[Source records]
=======

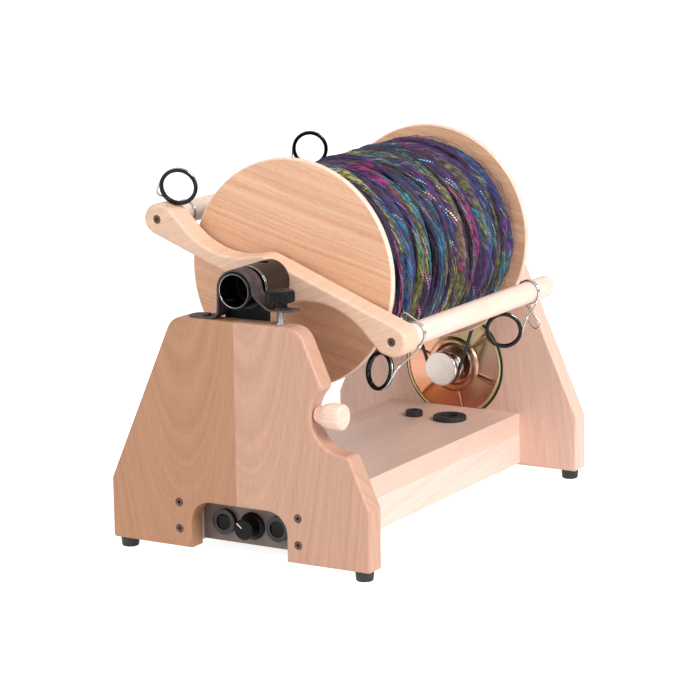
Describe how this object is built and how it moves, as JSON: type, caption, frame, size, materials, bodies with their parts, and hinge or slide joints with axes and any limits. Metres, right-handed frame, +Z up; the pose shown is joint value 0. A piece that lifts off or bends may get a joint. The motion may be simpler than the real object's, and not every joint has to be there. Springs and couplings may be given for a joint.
{
  "type": "electric yarn spinner",
  "caption": "Electric spinner for thick art yarn: wooden base with two uprights, wide orifice, braked flyer with sliding ring guides, and a belt-driven bobbin full of yarn.",
  "frame": {"origin": "on the table, under the middle of the machine's bounding box", "axes": "+X to the right as seen from the orifice, +Y from the orifice end to the motor end, along the flyer's axis, +Z up"},
  "size_m": [0.3302, 0.521, 0.4278],
  "materials": {
    "beech": "oiled beech",
    "beech_plywood": "lacquered beech plywood",
    "hardboard": "raw hardboard",
    "panel_plate": "satin bronze paint",
    "bronzed_steel": "bronzed socket screws",
    "zinc_steel": "zinc plated",
    "black_rubber": "moulded rubber",
    "black_plastic": "moulded plastic",
    "gloss_black": "gloss moulded plastic",
    "ivory_plastic": "acetal bearing plastic",
    "bearing_steel": "ground bearing steel",
    "leather": "waxed dark brown leather",
    "yellow_zinc": "yellow zinc passivated pressing",
    "polished_steel": "turned and polished steel",
    "chrome_wire": "bright spring wire",
    "belt_urethane": "round drive belt",
    "circuit_board": "soldered board",
    "cardboard": "wound card tube",
    "yarn": "hand-spun art yarn"
  },
  "bodies": {
    "frame": {"front_upright": "beech", "rear_upright": "beech", "top_board": "beech", "left_rail": "beech", "side_boards": "beech", "base_floor": "hardboard", "control_panel": "panel_plate", "frame_screws": "bronzed_steel", "rubber_feet": "black_rubber", "foot_screws": "zinc_steel", "front_bearing_block": "black_plastic", "front_bearing_liner": "black_plastic", "rear_bearing_block": "black_plastic", "rear_bearing": "bearing_steel", "block_screws": "bronzed_steel", "brake_strap": "leather", "strap_screw": "bronzed_steel", "tension_stud": "zinc_steel", "motor_plate": "yellow_zinc", "motor_body": "zinc_steel", "motor_screws": "zinc_steel", "drive_belt": "belt_urethane", "power_inlet": "black_plastic", "controller_board": "circuit_board", "switch_housings": "gloss_black", "speed_pot": "zinc_steel"},
    "flyer": {"flyer_arm": "beech", "orifice_tube": "gloss_black", "orifice_hub": "black_plastic", "tube_collar": "bearing_steel", "flyer_shaft": "bearing_steel", "left_dowel": "beech", "right_dowel": "beech", "dowel_screws": "bronzed_steel"},
    "bobbin": {"front_flange": "beech_plywood", "rear_flange": "beech_plywood", "bobbin_tube": "cardboard", "bobbin_bushes": "ivory_plastic", "whorl": "black_plastic", "yarn_core": "yarn", "yarn_winding": "yarn"},
    "motor_rotor": {"motor_pulley": "polished_steel", "motor_shaft": "bearing_steel"},
    "guide_1": {"guide_ring_1": "gloss_black", "guide_clip_1": "chrome_wire"},
    "guide_2": {"guide_ring_2": "gloss_black", "guide_clip_2": "chrome_wire"},
    "guide_3": {"guide_ring_3": "gloss_black", "guide_clip_3": "chrome_wire"},
    "guide_4": {"guide_ring_4": "gloss_black", "guide_clip_4": "chrome_wire"},
    "power_rocker": {"power_rocker": "gloss_black"},
    "direction_rocker": {"direction_rocker": "gloss_black"},
    "speed_knob": {"speed_knob": "black_plastic"},
    "tension_washer": {"tension_washer": "bronzed_steel"},
    "tension_knob": {"tension_knob": "black_plastic"},
    "threading_hook": {"hook_handle": "beech", "hook_wire": "bearing_steel"},
    "small_reducer": {"small_reducer": "black_plastic"},
    "large_reducer": {"large_reducer": "black_plastic"}
  },
  "joints": [
    {"name": "flyer_spin", "type": "hinge", "parent": "frame", "child": "flyer", "pos_m": [0, -0.1585, 0.3003], "axis": [0, 1, 0], "continuous": true},
    {"name": "bobbin_spin", "type": "hinge", "parent": "frame", "child": "bobbin", "pos_m": [0, 0.0215, 0.3003], "axis": [0, 1, 0], "continuous": true},
    {"name": "motor_spin", "type": "hinge", "parent": "frame", "child": "motor_rotor", "pos_m": [0, 0.2135, 0.1283], "axis": [0, 1, 0], "continuous": true},
    {"name": "guide_1_slide", "type": "slide", "parent": "flyer", "child": "guide_1", "axis": [0, 1, 0], "range_m": [-0.008, 0.11]},
    {"name": "guide_2_slide", "type": "slide", "parent": "flyer", "child": "guide_2", "axis": [0, 1, 0], "range_m": [-0.11, 0.005]},
    {"name": "guide_3_slide", "type": "slide", "parent": "flyer", "child": "guide_3", "axis": [0, 1, 0], "range_m": [0, 0.11]},
    {"name": "guide_4_slide", "type": "slide", "parent": "flyer", "child": "guide_4", "axis": [0, 1, 0], "range_m": [-0.11, 0.045]},
    {"name": "power_switch", "type": "hinge", "parent": "frame", "child": "power_rocker", "pos_m": [-0.0342, -0.2295, 0.038], "axis": [-1, 0, 0], "range_deg": [0, 14]},
    {"name": "direction_switch", "type": "hinge", "parent": "frame", "child": "direction_rocker", "pos_m": [0.0342, -0.2295, 0.038], "axis": [1, 0, 0], "range_deg": [-7, 7]},
    {"name": "speed_turn", "type": "hinge", "parent": "frame", "child": "speed_knob", "pos_m": [0, -0.2385, 0.0365], "axis": [0, 1, 0], "range_deg": [-98, 172]},
    {"name": "tension_lift", "type": "slide", "parent": "frame", "child": "tension_washer", "axis": [0, 0, 1], "range_m": [0, 0.004]},
    {"name": "tension_turn", "type": "hinge", "parent": "tension_washer", "child": "tension_knob", "pos_m": [0.0505, -0.245, 0.29], "axis": [0, 0, 1], "range_deg": [0, 1450]},
    {"name": "hook_pull", "type": "slide", "parent": "frame", "child": "threading_hook", "axis": [1, 0, 0], "range_m": [0, 0.14]},
    {"name": "small_reducer_lift", "type": "slide", "parent": "frame", "child": "small_reducer", "axis": [0, 0, 1], "range_m": [0, 0.025]},
    {"name": "large_reducer_lift", "type": "slide", "parent": "frame", "child": "large_reducer", "axis": [0, 0, 1], "range_m": [0, 0.025]}
  ],
  "couplings": [
    {"joint": "motor_spin", "follows": "bobbin_spin", "ratio": 3.8776},
    {"joint": "tension_turn", "follows": "tension_lift", "rad_per_m": 6283.2}
  ]
}
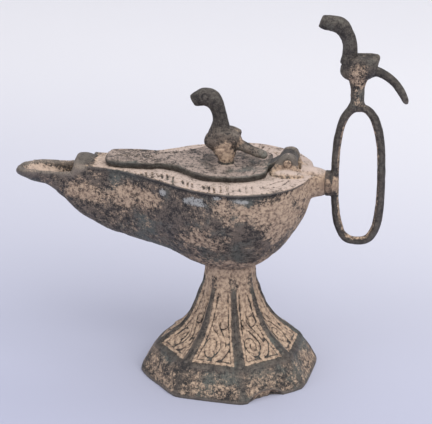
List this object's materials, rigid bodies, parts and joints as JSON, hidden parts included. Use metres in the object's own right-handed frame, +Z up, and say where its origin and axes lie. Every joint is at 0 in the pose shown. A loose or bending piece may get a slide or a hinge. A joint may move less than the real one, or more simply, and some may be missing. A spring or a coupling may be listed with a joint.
{
  "type": "hinged bronze oil lamp",
  "caption": "Boat-shaped bronze oil lamp with an open nozzle, a hinged lid with a bird on it, a ring handle with a second bird and a flaring eight-sided foot.",
  "frame": {"origin": "middle of the bounding box, on the ground", "axes": "+X from the nozzle to the handle, +Z up, +Y away from the pictured side"},
  "size_m": [0.1748, 0.08, 0.1695],
  "materials": {
    "foot_bronze": "cast bronze, dark patina on the ribs, buff earth in the scroll panels",
    "bowl_bronze": "cast bronze, mottled dark brown and grey-green patina with buff earth, pinkish dust on the deck",
    "lid_bronze": "cast bronze, dusty pinkish-tan top, dark edge and bird",
    "pin_bronze": "dark patinated bronze",
    "handle_bronze": "dark brown patinated bronze with tan wear on the bird and rust-brown braze at the joint"
  },
  "bodies": {
    "body": {"bowl": "bowl_bronze", "foot": "foot_bronze", "handle": "handle_bronze", "hinge_pin": "pin_bronze"},
    "lid": {"lid": "lid_bronze"}
  },
  "joints": [
    {"name": "lid_hinge", "type": "hinge", "parent": "body", "child": "lid", "pos_m": [0.03613, 0, 0.103], "axis": [0, 1, 0], "range_deg": [0, 70]}
  ]
}
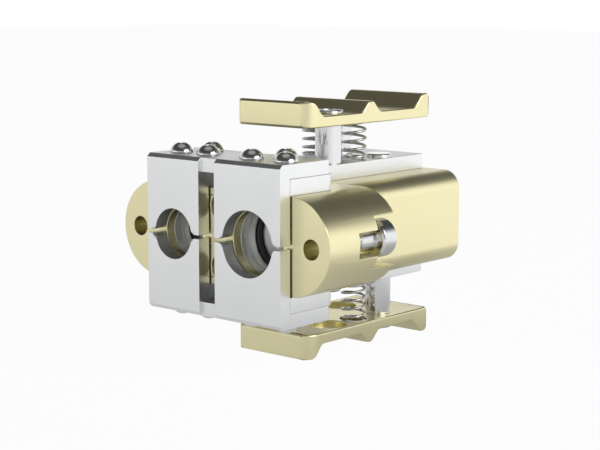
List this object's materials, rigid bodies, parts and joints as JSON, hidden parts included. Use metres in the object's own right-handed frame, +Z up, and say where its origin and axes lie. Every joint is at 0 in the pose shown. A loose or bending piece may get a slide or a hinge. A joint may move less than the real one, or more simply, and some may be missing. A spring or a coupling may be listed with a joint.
{
  "type": "twin-port quick connector",
  "caption": "Squeeze-grip quick connector for two liquid lines: split jaws open round a large and a small port when the sprung finger plates are pressed.",
  "frame": {"origin": "centre of the footprint, at the height of the lower finger plate's crests", "axes": "+Y runs from the ports to the rear threads, +Z up across the two finger plates, +X towards the large port"},
  "size_m": [0.075, 0.0784, 0.0702],
  "materials": {
    "gold_anodised": "pale gold anodised, satin",
    "blasted_aluminium": "bead blasted, clear anodised",
    "stainless": "fine turned",
    "screw_steel": "polished",
    "spring_steel": "drawn wire",
    "seal_rubber": "smooth, matt"
  },
  "bodies": {
    "housing": {"front_block": "gold_anodised", "rear_block": "gold_anodised", "large_sleeve": "stainless", "small_sleeve": "stainless", "large_seal": "seal_rubber", "small_seal": "seal_rubber", "large_seat": "stainless", "small_seat": "stainless", "large_joint_seal": "seal_rubber", "small_joint_seal": "seal_rubber", "block_screws": "screw_steel", "right_mount_screw": "screw_steel", "left_mount_screw": "screw_steel"},
    "upper_slide": {"upper_jaw": "blasted_aluminium", "upper_carriage": "blasted_aluminium", "upper_jaw_screws": "screw_steel", "upper_right_spring": "spring_steel", "upper_left_spring": "spring_steel", "lower_finger_plate": "gold_anodised", "lower_front_post": "screw_steel", "lower_rear_post": "screw_steel", "lower_plate_screws": "screw_steel"},
    "lower_slide": {"lower_jaw": "blasted_aluminium", "lower_carriage": "blasted_aluminium", "lower_jaw_screws": "screw_steel", "lower_right_spring": "spring_steel", "lower_left_spring": "spring_steel", "upper_finger_plate": "gold_anodised", "upper_front_post": "screw_steel", "upper_rear_post": "screw_steel", "upper_plate_screws": "screw_steel"}
  },
  "joints": [
    {"name": "upper_travel", "type": "slide", "parent": "housing", "child": "upper_slide", "axis": [0, 0, 1], "range_m": [0, 0.0035], "stiffness_N_per_m": 15000, "springref_m": -0.0013, "deforming": ["upper_right_spring", "upper_left_spring"]},
    {"name": "lower_travel", "type": "slide", "parent": "housing", "child": "lower_slide", "axis": [0, 0, -1], "range_m": [0, 0.0035], "stiffness_N_per_m": 15000, "springref_m": -0.0013, "deforming": ["lower_right_spring", "lower_left_spring"]}
  ],
  "couplings": [
    {"joint": "lower_travel", "follows": "upper_travel", "ratio": 1}
  ]
}
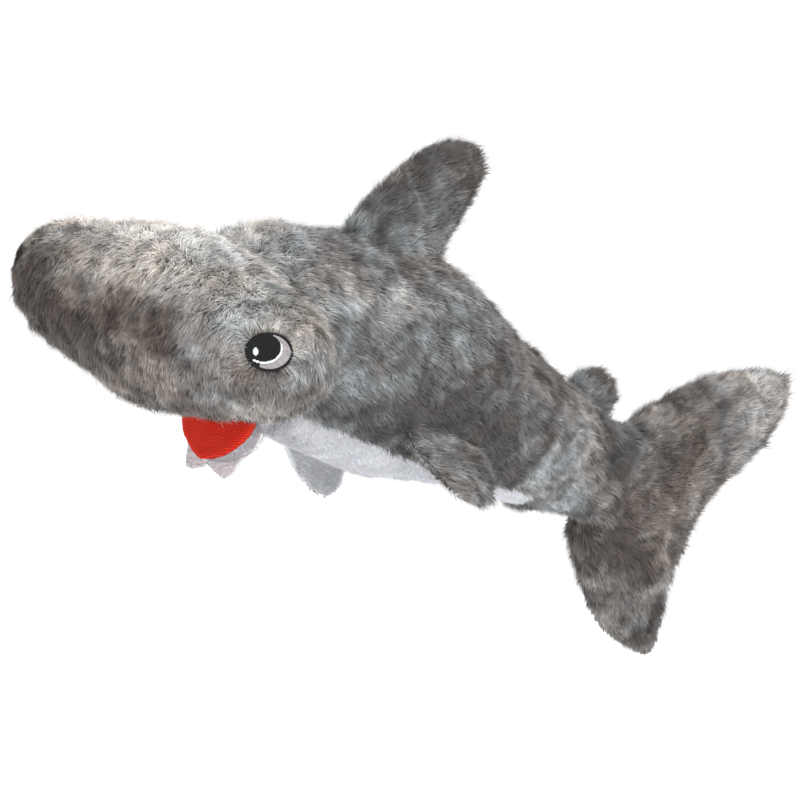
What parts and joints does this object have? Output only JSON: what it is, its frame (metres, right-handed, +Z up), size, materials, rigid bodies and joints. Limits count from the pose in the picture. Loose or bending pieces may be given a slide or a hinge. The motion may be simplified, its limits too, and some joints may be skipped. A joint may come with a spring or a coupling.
{
  "type": "plush shark",
  "caption": "Stuffed hammerhead shark toy sewn from long grey fur, with a white plush belly, an open red-lined mouth, embroidered eyes and soft bending fins, jaw, head and tail.",
  "frame": {"origin": "bottom centre of the bounding box, under the belly", "axes": "+Z up through the back; -Y along the nose and +Y to the tail; +X to the toy's own left"},
  "size_m": [0.162, 0.3858, 0.1639],
  "materials": {
    "grey_fur": "long-pile faux fur, mottled grey and brown",
    "white_plush": "short-pile plush, cold white",
    "red_knit": "fine ribbed knit",
    "white_felt": "felt",
    "filling": "loose polyester fibre",
    "embroidery": "satin stitch"
  },
  "bodies": {
    "trunk": {"back_panel_left": "grey_fur", "back_panel_right": "grey_fur", "belly_panel": "white_plush", "body_stuffing": "filling"},
    "head": {"head_top_panel": "grey_fur", "head_underside_panel": "grey_fur", "neck_panel": "grey_fur", "throat_panel": "white_plush", "head_stuffing": "filling", "eye_left": "embroidery", "eye_right": "embroidery", "palate_lining": "red_knit", "upper_teeth": "white_felt"},
    "jaw": {"jaw_lining": "red_knit", "jaw_wadding": "filling", "jaw_underside": "white_plush", "lower_teeth": "white_felt"},
    "dorsal_fin": {"dorsal_fin_left": "grey_fur", "dorsal_fin_right": "grey_fur", "dorsal_fin_stuffing": "filling"},
    "pectoral_left": {"pectoral_top_left": "grey_fur", "pectoral_underside_left": "white_plush", "pectoral_wadding_left": "filling"},
    "pectoral_right": {"pectoral_top_right": "grey_fur", "pectoral_underside_right": "white_plush", "pectoral_wadding_right": "filling"},
    "tail": {"tail_panel_left": "grey_fur", "tail_panel_right": "grey_fur", "tail_underside_panel": "white_plush", "tail_stuffing": "filling"},
    "second_dorsal": {"second_dorsal_left": "grey_fur", "second_dorsal_right": "grey_fur", "second_dorsal_wadding": "filling"},
    "tail_fin": {"tail_fin_left": "grey_fur", "tail_fin_right": "grey_fur", "tail_fin_stuffing": "filling"}
  },
  "joints": [
    {"name": "neck_nod", "type": "hinge", "parent": "trunk", "child": "head", "pos_m": [0, -0.11694, 0.067], "axis": [1, 0, 0], "range_deg": [-12, 8], "stiffness_Nm_per_rad": 1.2},
    {"name": "jaw_open", "type": "hinge", "parent": "head", "child": "jaw", "pos_m": [0, -0.11794, 0.032], "axis": [1, 0, 0], "range_deg": [-35, 10], "stiffness_Nm_per_rad": 0.05},
    {"name": "dorsal_fin_lean", "type": "hinge", "parent": "trunk", "child": "dorsal_fin", "pos_m": [0, -0.06794, 0.11501], "axis": [0, 0.9962, 0.0867], "range_deg": [-18, 18], "stiffness_Nm_per_rad": 0.15},
    {"name": "pectoral_left_lift", "type": "hinge", "parent": "trunk", "child": "pectoral_left", "pos_m": [0.0378, -0.03094, 0.04494], "axis": [0, -1, 0], "range_deg": [-62, 22], "stiffness_Nm_per_rad": 0.06},
    {"name": "pectoral_right_lift", "type": "hinge", "parent": "trunk", "child": "pectoral_right", "pos_m": [-0.0378, -0.03094, 0.04494], "axis": [0, 1, 0], "range_deg": [-4, 80], "stiffness_Nm_per_rad": 0.06},
    {"name": "tail_swing", "type": "hinge", "parent": "trunk", "child": "tail", "pos_m": [0, 0.03146, 0.069], "axis": [0, 0, 1], "range_deg": [-22, 22], "stiffness_Nm_per_rad": 0.6},
    {"name": "second_dorsal_lean", "type": "hinge", "parent": "tail", "child": "second_dorsal", "pos_m": [0, 0.07746, 0.08985], "axis": [0, 0.9831, -0.1829], "range_deg": [-15, 15], "stiffness_Nm_per_rad": 0.04},
    {"name": "tail_fin_swing", "type": "hinge", "parent": "tail", "child": "tail_fin", "pos_m": [0, 0.09506, 0.066], "axis": [0, 0, 1], "range_deg": [-25, 25], "stiffness_Nm_per_rad": 0.4}
  ]
}
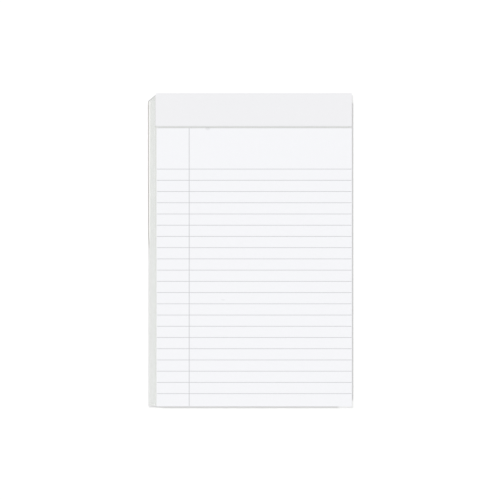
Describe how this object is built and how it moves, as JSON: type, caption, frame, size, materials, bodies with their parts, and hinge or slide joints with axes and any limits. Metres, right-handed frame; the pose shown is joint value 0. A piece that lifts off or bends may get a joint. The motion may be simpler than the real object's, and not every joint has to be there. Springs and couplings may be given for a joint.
{
  "type": "legal pad",
  "caption": "Ruled writing pad: a stack of perforated sheets on a card back, stapled through the head, with one binding strip folded over it.",
  "frame": {"origin": "middle of the whole pad, on the surface that it lies on", "axes": "+X across the sheets to the right as they are read, +Y up the sheets to the bound head, +Z out of the top sheet"},
  "size_m": [0.128, 0.2038, 0.0114],
  "materials": {
    "sheet_paper": "matte",
    "board_card": "matte",
    "strip_paper": "satin",
    "staple_wire": "satin",
    "rule_ink": "matte"
  },
  "bodies": {
    "root": {"page_block": "sheet_paper", "backing_board": "board_card", "binding_strip": "strip_paper", "staples": "staple_wire", "printed_ruling": "rule_ink"}
  },
  "joints": []
}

=======

Exercise prompt — Your task is to extract the lines running from the one with "Metres, right-handed frame;" to the end of the material, inclusive, copying each exactly and adding nothing.

Result of the exercise —
Describe how this object is built and how it moves, as JSON: type, caption, frame, size, materials, bodies with their parts, and hinge or slide joints with axes and any limits. Metres, right-handed frame; the pose shown is joint value 0. A piece that lifts off or bends may get a joint. The motion may be simpler than the real object's, and not every joint has to be there. Springs and couplings may be given for a joint.
{
  "type": "legal pad",
  "caption": "Ruled writing pad: a stack of perforated sheets on a card back, stapled through the head, with one binding strip folded over it.",
  "frame": {"origin": "middle of the whole pad, on the surface that it lies on", "axes": "+X across the sheets to the right as they are read, +Y up the sheets to the bound head, +Z out of the top sheet"},
  "size_m": [0.128, 0.2038, 0.0114],
  "materials": {
    "sheet_paper": "matte",
    "board_card": "matte",
    "strip_paper": "satin",
    "staple_wire": "satin",
    "rule_ink": "matte"
  },
  "bodies": {
    "root": {"page_block": "sheet_paper", "backing_board": "board_card", "binding_strip": "strip_paper", "staples": "staple_wire", "printed_ruling": "rule_ink"}
  },
  "joints": []
}